3 teams that won't make it back to the playoffs
Making the playoffs in consecutive seasons in today's NHL is no easy feat.
Each year, the cycle of teams to qualify features some fresh faces, and since we've already guessed who those newcomers will be, let's estimate who they might be replacing.
New Jersey Devils
Nobody anticipated that New Jersey would qualify for the playoffs within a calendar year of drafting first overall, but the feisty Devils shocked naysayers with a fast-paced attack, a collection of breakout campaigns, and an MVP season from Taylor Hall.

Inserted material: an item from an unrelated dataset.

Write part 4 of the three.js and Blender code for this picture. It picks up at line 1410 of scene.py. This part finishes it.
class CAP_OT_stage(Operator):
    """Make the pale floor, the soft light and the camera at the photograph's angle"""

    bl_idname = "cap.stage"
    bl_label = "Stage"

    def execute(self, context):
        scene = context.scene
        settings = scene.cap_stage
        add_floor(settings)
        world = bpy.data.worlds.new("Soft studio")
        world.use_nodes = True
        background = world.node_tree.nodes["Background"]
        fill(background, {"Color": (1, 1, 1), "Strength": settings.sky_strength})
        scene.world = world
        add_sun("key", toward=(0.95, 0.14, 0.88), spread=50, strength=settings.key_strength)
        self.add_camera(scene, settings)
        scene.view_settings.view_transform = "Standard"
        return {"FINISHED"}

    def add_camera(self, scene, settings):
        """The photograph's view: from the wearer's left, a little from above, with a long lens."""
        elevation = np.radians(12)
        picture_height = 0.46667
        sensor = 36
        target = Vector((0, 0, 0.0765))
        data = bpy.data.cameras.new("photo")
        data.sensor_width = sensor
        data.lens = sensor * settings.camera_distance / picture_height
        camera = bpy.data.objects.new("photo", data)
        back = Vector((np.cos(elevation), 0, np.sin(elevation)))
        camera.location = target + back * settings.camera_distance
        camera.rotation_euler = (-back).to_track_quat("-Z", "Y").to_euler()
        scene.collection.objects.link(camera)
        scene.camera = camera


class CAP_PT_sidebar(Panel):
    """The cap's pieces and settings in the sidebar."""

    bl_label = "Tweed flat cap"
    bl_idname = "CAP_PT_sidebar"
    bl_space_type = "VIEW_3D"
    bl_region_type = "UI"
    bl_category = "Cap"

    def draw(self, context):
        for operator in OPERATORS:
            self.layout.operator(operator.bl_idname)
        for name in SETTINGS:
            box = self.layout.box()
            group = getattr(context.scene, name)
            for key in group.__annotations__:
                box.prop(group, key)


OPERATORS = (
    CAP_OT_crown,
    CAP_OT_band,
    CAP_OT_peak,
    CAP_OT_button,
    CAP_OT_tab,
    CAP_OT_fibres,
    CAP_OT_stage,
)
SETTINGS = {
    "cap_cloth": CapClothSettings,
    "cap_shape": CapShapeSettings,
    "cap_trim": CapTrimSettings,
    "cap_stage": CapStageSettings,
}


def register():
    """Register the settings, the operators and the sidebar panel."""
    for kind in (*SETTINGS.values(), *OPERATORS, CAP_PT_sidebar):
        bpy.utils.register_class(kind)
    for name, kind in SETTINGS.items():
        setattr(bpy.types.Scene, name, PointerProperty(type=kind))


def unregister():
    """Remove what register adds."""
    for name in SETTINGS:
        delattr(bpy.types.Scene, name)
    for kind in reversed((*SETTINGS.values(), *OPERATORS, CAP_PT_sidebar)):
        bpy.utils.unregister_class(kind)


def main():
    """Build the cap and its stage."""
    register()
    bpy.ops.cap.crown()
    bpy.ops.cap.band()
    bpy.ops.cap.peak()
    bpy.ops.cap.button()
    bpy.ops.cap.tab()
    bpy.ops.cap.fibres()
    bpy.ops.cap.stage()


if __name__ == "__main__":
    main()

Hall's Hart-worthy effort was so dominant that his 93 points were 41 clear of Nico Hischier, who finished second in team scoring despite the former missing six games. Hall will be the central figure in New Jersey's offense again, but the gap in production down the roster is too vast to comfortably rely on the Devils squeaking back into the playoffs.
New Jersey certainly has some nice pieces outside of their MVP. Hischier, Kyle Palmieri and Will Butcher are all solid players, but even in last year's dream season, the Devils only eked into the dance by one point, fending off the charging Florida Panthers. Not to mention, a loaded Metropolitan Division will make it even more difficult for New Jersey to qualify in back-to-back seasons.

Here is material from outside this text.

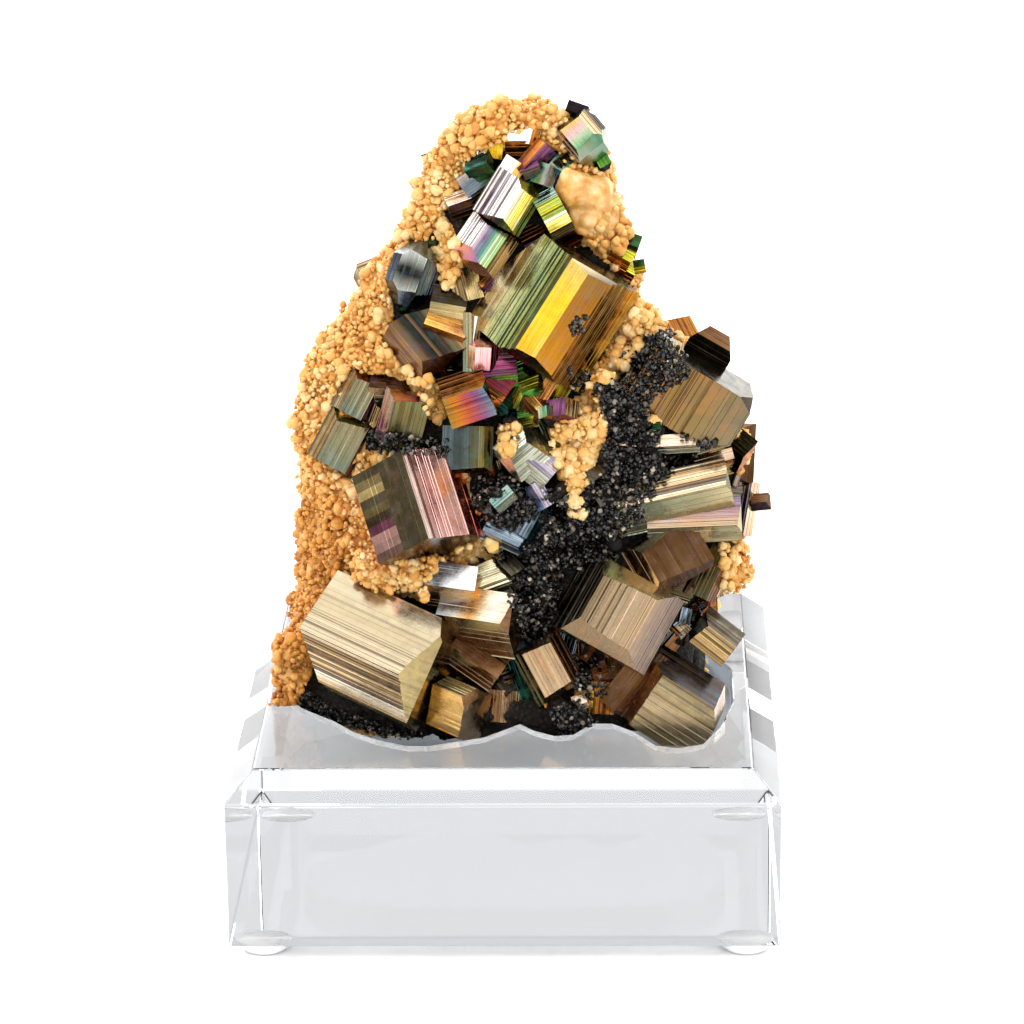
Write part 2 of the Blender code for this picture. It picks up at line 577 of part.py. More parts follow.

Just call them Devils West.
Mirroring New Jersey, Colorado came out of nowhere last season to claim the final Western Conference playoff spot, and like the Devils, did so on the strength of MVP-level play from Nathan MacKinnon. The 23-year-old's 1.31 points per game trailed only Connor McDavid league-wide, but a middling Avalanche team will need more than his individual brilliance to reach for the postseason again.
MacKinnon's linemates Gabriel Landeskog and Mikko Rantanen also put forth standout seasons in 2017-18, but Colorado's output as a whole is underwhelming for a team that needs to stay afloat in the Central Division gauntlet. Last year, a 10-game win streak in the middle of the schedule largely inflated the Avs playoff odds. Beneath the surface, the numbers suggest a repeat bid is unlikely.

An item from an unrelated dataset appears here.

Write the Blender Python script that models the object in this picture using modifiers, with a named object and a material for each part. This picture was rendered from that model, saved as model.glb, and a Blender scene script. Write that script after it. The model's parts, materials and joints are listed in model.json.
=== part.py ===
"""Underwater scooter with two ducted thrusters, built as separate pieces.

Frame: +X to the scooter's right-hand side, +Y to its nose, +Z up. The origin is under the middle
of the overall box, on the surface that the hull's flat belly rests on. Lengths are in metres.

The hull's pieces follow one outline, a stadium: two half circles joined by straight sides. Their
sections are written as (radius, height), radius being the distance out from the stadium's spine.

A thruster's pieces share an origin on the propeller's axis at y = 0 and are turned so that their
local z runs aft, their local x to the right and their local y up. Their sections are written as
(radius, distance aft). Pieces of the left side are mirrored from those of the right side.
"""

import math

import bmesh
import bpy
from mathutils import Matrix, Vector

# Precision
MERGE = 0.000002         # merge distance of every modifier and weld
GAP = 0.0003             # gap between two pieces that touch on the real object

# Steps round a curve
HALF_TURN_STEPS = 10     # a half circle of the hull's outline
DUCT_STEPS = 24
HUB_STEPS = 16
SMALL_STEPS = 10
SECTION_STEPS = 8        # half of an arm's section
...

Even with one of the best lines in hockey on their side, at five-on-five, Colorado ranked 27th in possession at 47.57 percent and 28th in expected goals for percentage 46.29, according to Corsica. However, a gaudy PDO (shooting percentage plus save percentage) of 101.45 was enough to mask their flaws and erase the memory of a dreadful last-place finish 2016-17.
They have the pieces to contend soon - and could make another major addition with the Senators' first-round pick in their back pocket - but don't count on the Avalanche to be in the Western Conference playoff picture this season.
Los Angeles Kings
The Kings are an interesting team.
Primarily, it's the pieces supplementing Los Angeles' nucleus. Outside of Anze Kopitar, Drew Doughty, Jeff Carter, and Kovalchuk, the Kings lack impact players down the roster. That collection of players is by no means anything to scoff at, but with Dustin Brown's gigantic shooting percentage increase last season, factored in with a less-than-stellar bottom six, L.A.'s offense - which ranked 16th in goals for in 2017-18 - has to be better in order to contend in the Pacific. The Kings face the same problem on their blue line, which apart from Doughty and Jake Muzzin, features some sizable holes.
Overall, the Kings have the pieces to compete if they stay healthy and things continuously fall their way over 82 games, but that's not exactly an encouraging diagnosis for a team looking to get back to the postseason.